WRITTEN REQUEST: Provide an exact reproduction of every entry.

+++ DATASET EXTRACT +++

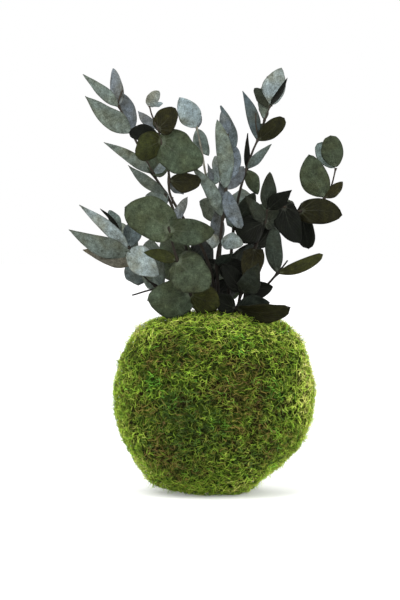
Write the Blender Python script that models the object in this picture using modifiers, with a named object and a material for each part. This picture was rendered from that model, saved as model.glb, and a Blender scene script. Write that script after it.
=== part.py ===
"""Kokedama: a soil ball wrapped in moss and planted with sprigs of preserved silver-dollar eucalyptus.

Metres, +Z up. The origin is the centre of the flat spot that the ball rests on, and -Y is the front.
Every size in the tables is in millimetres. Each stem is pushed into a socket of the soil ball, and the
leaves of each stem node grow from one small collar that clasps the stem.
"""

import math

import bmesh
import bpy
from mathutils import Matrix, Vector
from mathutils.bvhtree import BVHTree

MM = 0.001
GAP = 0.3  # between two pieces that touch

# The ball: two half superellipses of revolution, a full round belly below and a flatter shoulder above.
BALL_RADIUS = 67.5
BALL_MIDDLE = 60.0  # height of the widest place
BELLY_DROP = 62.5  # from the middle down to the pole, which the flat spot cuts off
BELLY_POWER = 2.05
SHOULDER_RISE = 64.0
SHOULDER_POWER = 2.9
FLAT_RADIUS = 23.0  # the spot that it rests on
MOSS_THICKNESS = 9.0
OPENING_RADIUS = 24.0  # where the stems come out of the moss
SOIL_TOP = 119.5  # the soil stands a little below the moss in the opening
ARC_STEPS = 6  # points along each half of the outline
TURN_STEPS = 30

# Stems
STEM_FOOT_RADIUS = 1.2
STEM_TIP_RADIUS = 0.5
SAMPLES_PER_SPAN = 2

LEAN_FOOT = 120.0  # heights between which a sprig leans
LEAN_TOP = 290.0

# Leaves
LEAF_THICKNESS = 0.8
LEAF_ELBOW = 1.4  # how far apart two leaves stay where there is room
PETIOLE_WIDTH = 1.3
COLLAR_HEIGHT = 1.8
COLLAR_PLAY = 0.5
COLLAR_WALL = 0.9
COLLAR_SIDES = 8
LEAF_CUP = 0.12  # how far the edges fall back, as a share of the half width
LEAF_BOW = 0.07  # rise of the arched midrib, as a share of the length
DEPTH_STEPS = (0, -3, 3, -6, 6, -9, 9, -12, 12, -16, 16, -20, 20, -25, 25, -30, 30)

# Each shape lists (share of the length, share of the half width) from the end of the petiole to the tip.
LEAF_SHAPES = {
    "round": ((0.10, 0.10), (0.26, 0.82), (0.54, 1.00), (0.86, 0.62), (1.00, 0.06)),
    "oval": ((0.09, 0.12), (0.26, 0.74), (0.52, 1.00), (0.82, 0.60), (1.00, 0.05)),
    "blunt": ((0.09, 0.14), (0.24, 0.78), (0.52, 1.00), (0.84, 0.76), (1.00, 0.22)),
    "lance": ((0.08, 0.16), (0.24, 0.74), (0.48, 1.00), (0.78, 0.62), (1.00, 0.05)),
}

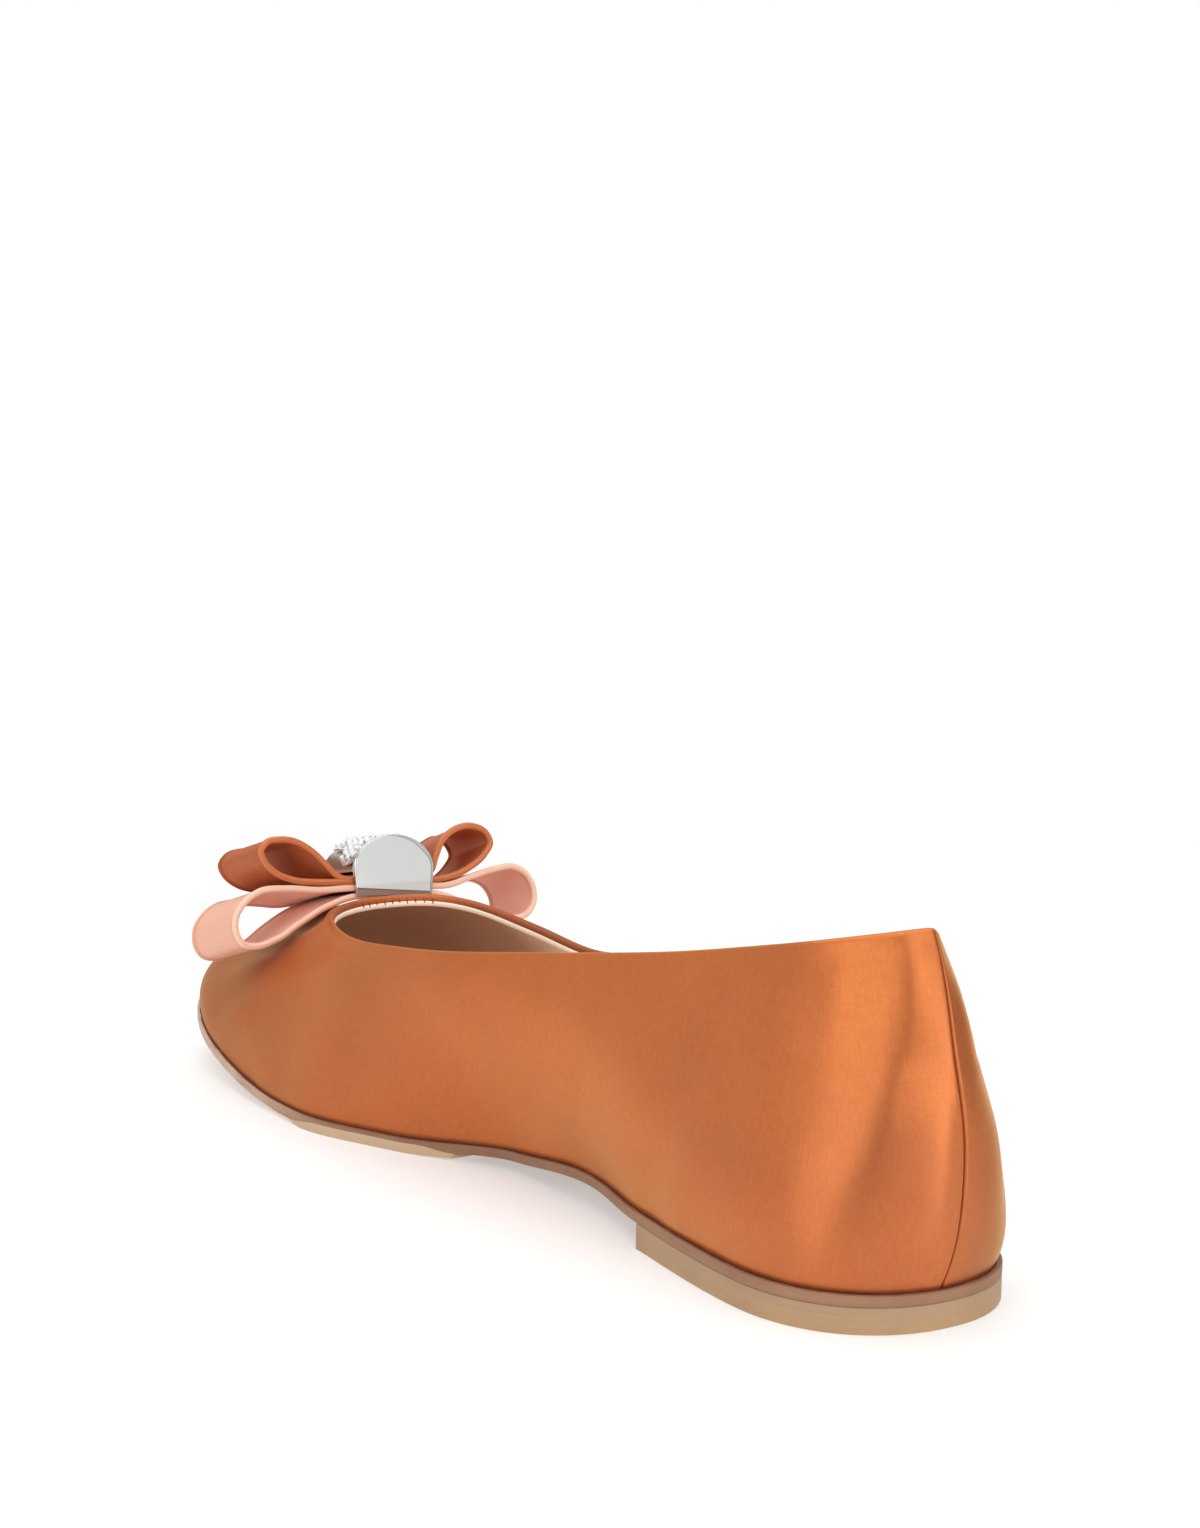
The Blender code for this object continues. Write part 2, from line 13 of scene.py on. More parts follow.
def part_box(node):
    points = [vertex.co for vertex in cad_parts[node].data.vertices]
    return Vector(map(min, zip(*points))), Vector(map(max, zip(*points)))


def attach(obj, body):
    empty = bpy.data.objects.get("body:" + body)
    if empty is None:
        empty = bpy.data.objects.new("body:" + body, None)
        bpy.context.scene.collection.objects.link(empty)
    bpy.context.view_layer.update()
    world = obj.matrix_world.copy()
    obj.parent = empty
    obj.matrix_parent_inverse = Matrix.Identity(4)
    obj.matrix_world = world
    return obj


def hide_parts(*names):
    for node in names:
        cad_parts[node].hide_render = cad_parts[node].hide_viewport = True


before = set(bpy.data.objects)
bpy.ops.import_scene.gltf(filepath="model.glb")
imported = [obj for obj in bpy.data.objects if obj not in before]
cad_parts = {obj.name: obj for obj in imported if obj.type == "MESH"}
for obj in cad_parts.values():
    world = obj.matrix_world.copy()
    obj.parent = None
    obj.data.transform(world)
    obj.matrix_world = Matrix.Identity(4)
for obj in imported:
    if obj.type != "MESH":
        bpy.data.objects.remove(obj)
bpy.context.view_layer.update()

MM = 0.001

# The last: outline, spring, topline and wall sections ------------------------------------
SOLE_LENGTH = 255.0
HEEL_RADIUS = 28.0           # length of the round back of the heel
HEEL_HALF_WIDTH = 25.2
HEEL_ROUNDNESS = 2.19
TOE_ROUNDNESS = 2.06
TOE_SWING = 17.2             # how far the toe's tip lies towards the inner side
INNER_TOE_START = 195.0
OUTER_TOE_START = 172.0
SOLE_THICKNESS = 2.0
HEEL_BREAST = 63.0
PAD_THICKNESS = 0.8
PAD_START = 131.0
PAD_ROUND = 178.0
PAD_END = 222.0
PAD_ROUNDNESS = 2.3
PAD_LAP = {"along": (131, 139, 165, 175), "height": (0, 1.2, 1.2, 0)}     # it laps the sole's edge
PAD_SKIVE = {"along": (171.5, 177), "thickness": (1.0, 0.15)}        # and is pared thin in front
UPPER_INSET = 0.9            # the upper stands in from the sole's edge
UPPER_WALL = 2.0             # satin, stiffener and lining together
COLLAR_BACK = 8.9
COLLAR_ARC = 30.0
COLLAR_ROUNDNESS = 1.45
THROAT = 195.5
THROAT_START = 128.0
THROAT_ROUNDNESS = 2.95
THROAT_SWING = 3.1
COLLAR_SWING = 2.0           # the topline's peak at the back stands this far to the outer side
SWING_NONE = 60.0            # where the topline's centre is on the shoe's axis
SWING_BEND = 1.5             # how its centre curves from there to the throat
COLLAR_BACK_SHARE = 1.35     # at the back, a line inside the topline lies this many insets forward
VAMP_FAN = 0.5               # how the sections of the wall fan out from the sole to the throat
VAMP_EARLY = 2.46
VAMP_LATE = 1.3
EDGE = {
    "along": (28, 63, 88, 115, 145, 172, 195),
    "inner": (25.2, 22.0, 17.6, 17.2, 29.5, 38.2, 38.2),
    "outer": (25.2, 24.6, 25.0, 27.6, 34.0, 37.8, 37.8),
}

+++

FINAL ANSWER:
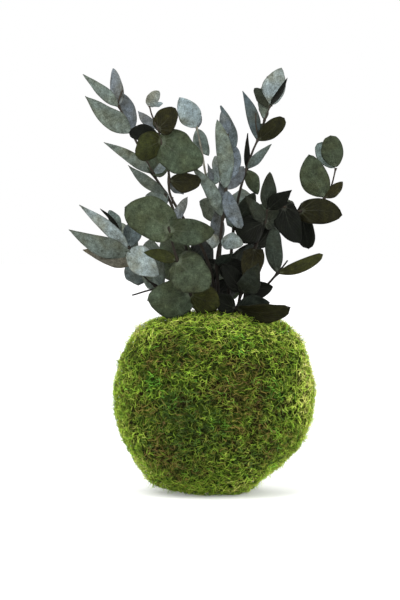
Write the Blender Python script that models the object in this picture using modifiers, with a named object and a material for each part. This picture was rendered from that model, saved as model.glb, and a Blender scene script. Write that script after it.
=== part.py ===
"""Kokedama: a soil ball wrapped in moss and planted with sprigs of preserved silver-dollar eucalyptus.

Metres, +Z up. The origin is the centre of the flat spot that the ball rests on, and -Y is the front.
Every size in the tables is in millimetres. Each stem is pushed into a socket of the soil ball, and the
leaves of each stem node grow from one small collar that clasps the stem.
"""

import math

import bmesh
import bpy
from mathutils import Matrix, Vector
from mathutils.bvhtree import BVHTree

MM = 0.001
GAP = 0.3  # between two pieces that touch

# The ball: two half superellipses of revolution, a full round belly below and a flatter shoulder above.
BALL_RADIUS = 67.5
BALL_MIDDLE = 60.0  # height of the widest place
BELLY_DROP = 62.5  # from the middle down to the pole, which the flat spot cuts off
BELLY_POWER = 2.05
SHOULDER_RISE = 64.0
SHOULDER_POWER = 2.9
FLAT_RADIUS = 23.0  # the spot that it rests on
MOSS_THICKNESS = 9.0
OPENING_RADIUS = 24.0  # where the stems come out of the moss
SOIL_TOP = 119.5  # the soil stands a little below the moss in the opening
ARC_STEPS = 6  # points along each half of the outline
TURN_STEPS = 30

# Stems
STEM_FOOT_RADIUS = 1.2
STEM_TIP_RADIUS = 0.5
SAMPLES_PER_SPAN = 2

LEAN_FOOT = 120.0  # heights between which a sprig leans
LEAN_TOP = 290.0

# Leaves
LEAF_THICKNESS = 0.8
LEAF_ELBOW = 1.4  # how far apart two leaves stay where there is room
PETIOLE_WIDTH = 1.3
COLLAR_HEIGHT = 1.8
COLLAR_PLAY = 0.5
COLLAR_WALL = 0.9
COLLAR_SIDES = 8
LEAF_CUP = 0.12  # how far the edges fall back, as a share of the half width
LEAF_BOW = 0.07  # rise of the arched midrib, as a share of the length
DEPTH_STEPS = (0, -3, 3, -6, 6, -9, 9, -12, 12, -16, 16, -20, 20, -25, 25, -30, 30)

# Each shape lists (share of the length, share of the half width) from the end of the petiole to the tip.
LEAF_SHAPES = {
    "round": ((0.10, 0.10), (0.26, 0.82), (0.54, 1.00), (0.86, 0.62), (1.00, 0.06)),
    "oval": ((0.09, 0.12), (0.26, 0.74), (0.52, 1.00), (0.82, 0.60), (1.00, 0.05)),
    "blunt": ((0.09, 0.14), (0.24, 0.78), (0.52, 1.00), (0.84, 0.76), (1.00, 0.22)),
    "lance": ((0.08, 0.16), (0.24, 0.74), (0.48, 1.00), (0.78, 0.62), (1.00, 0.05)),
}

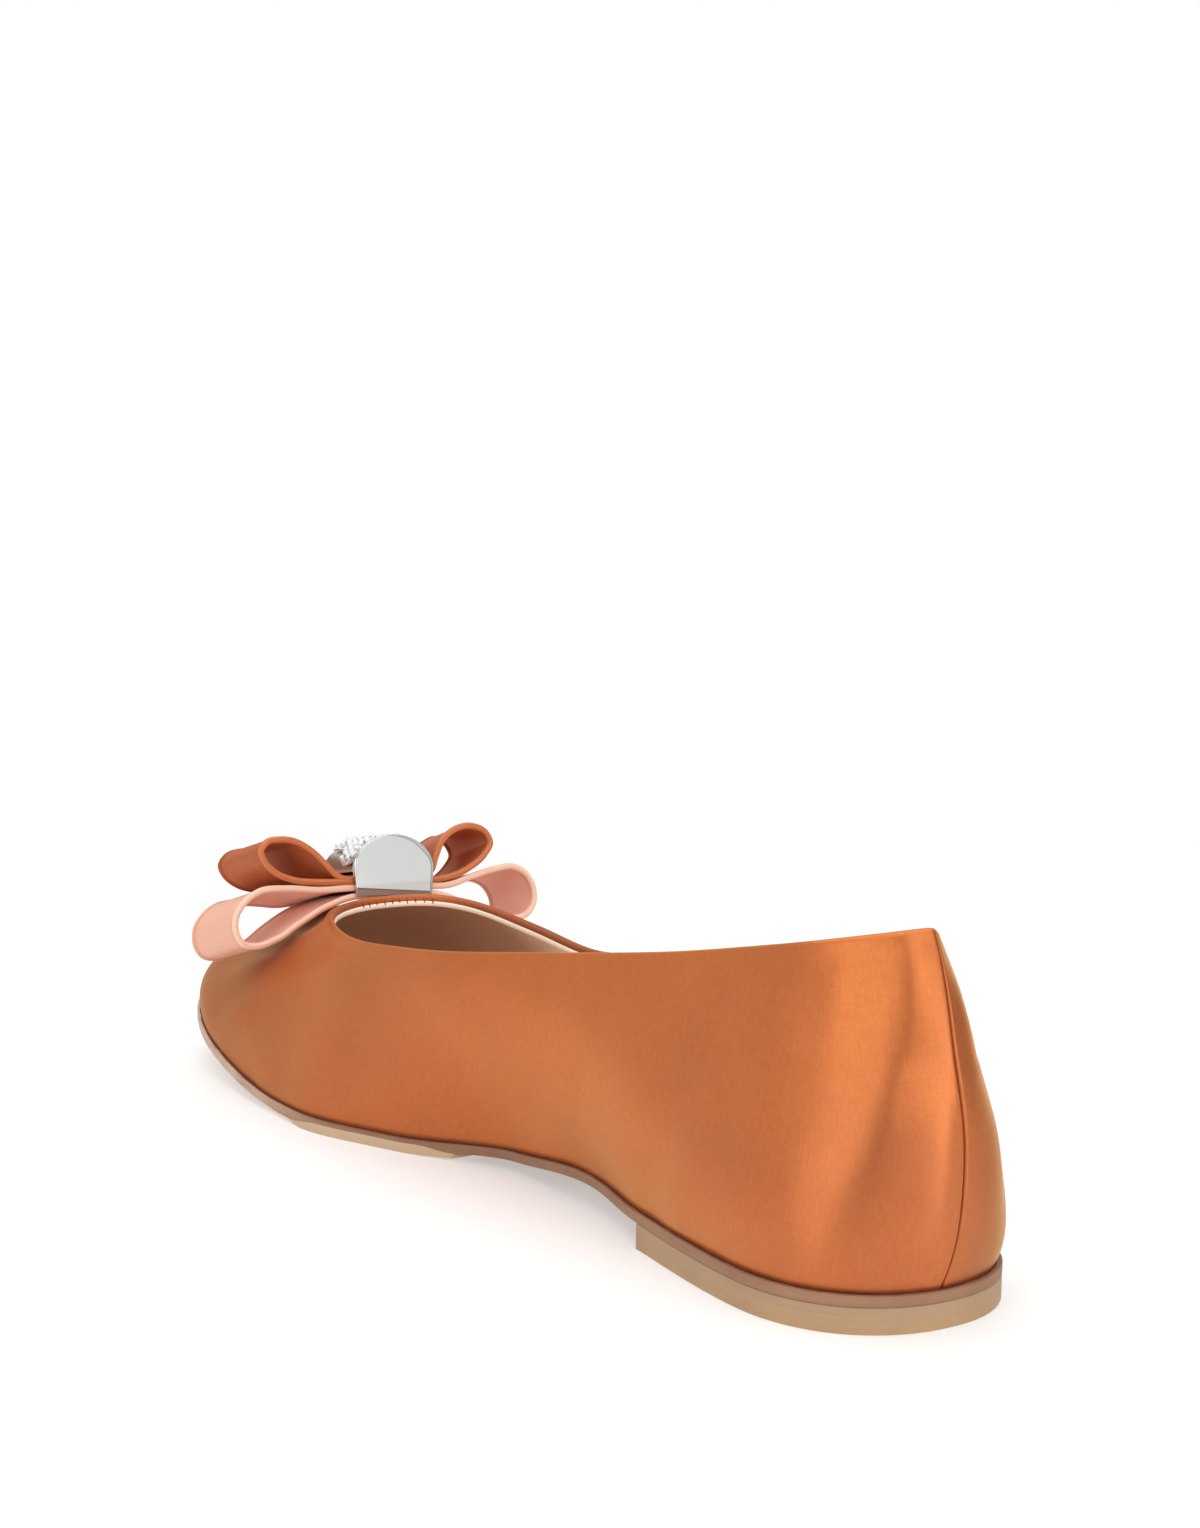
The Blender code for this object continues. Write part 2, from line 13 of scene.py on. More parts follow.
def part_box(node):
    points = [vertex.co for vertex in cad_parts[node].data.vertices]
    return Vector(map(min, zip(*points))), Vector(map(max, zip(*points)))


def attach(obj, body):
    empty = bpy.data.objects.get("body:" + body)
    if empty is None:
        empty = bpy.data.objects.new("body:" + body, None)
        bpy.context.scene.collection.objects.link(empty)
    bpy.context.view_layer.update()
    world = obj.matrix_world.copy()
    obj.parent = empty
    obj.matrix_parent_inverse = Matrix.Identity(4)
    obj.matrix_world = world
    return obj


def hide_parts(*names):
    for node in names:
        cad_parts[node].hide_render = cad_parts[node].hide_viewport = True


before = set(bpy.data.objects)
bpy.ops.import_scene.gltf(filepath="model.glb")
imported = [obj for obj in bpy.data.objects if obj not in before]
cad_parts = {obj.name: obj for obj in imported if obj.type == "MESH"}
for obj in cad_parts.values():
    world = obj.matrix_world.copy()
    obj.parent = None
    obj.data.transform(world)
    obj.matrix_world = Matrix.Identity(4)
for obj in imported:
    if obj.type != "MESH":
        bpy.data.objects.remove(obj)
bpy.context.view_layer.update()

MM = 0.001

# The last: outline, spring, topline and wall sections ------------------------------------
SOLE_LENGTH = 255.0
HEEL_RADIUS = 28.0           # length of the round back of the heel
HEEL_HALF_WIDTH = 25.2
HEEL_ROUNDNESS = 2.19
TOE_ROUNDNESS = 2.06
TOE_SWING = 17.2             # how far the toe's tip lies towards the inner side
INNER_TOE_START = 195.0
OUTER_TOE_START = 172.0
SOLE_THICKNESS = 2.0
HEEL_BREAST = 63.0
PAD_THICKNESS = 0.8
PAD_START = 131.0
PAD_ROUND = 178.0
PAD_END = 222.0
PAD_ROUNDNESS = 2.3
PAD_LAP = {"along": (131, 139, 165, 175), "height": (0, 1.2, 1.2, 0)}     # it laps the sole's edge
PAD_SKIVE = {"along": (171.5, 177), "thickness": (1.0, 0.15)}        # and is pared thin in front
UPPER_INSET = 0.9            # the upper stands in from the sole's edge
UPPER_WALL = 2.0             # satin, stiffener and lining together
COLLAR_BACK = 8.9
COLLAR_ARC = 30.0
COLLAR_ROUNDNESS = 1.45
THROAT = 195.5
THROAT_START = 128.0
THROAT_ROUNDNESS = 2.95
THROAT_SWING = 3.1
COLLAR_SWING = 2.0           # the topline's peak at the back stands this far to the outer side
SWING_NONE = 60.0            # where the topline's centre is on the shoe's axis
SWING_BEND = 1.5             # how its centre curves from there to the throat
COLLAR_BACK_SHARE = 1.35     # at the back, a line inside the topline lies this many insets forward
VAMP_FAN = 0.5               # how the sections of the wall fan out from the sole to the throat
VAMP_EARLY = 2.46
VAMP_LATE = 1.3
EDGE = {
    "along": (28, 63, 88, 115, 145, 172, 195),
    "inner": (25.2, 22.0, 17.6, 17.2, 29.5, 38.2, 38.2),
    "outer": (25.2, 24.6, 25.0, 27.6, 34.0, 37.8, 37.8),
}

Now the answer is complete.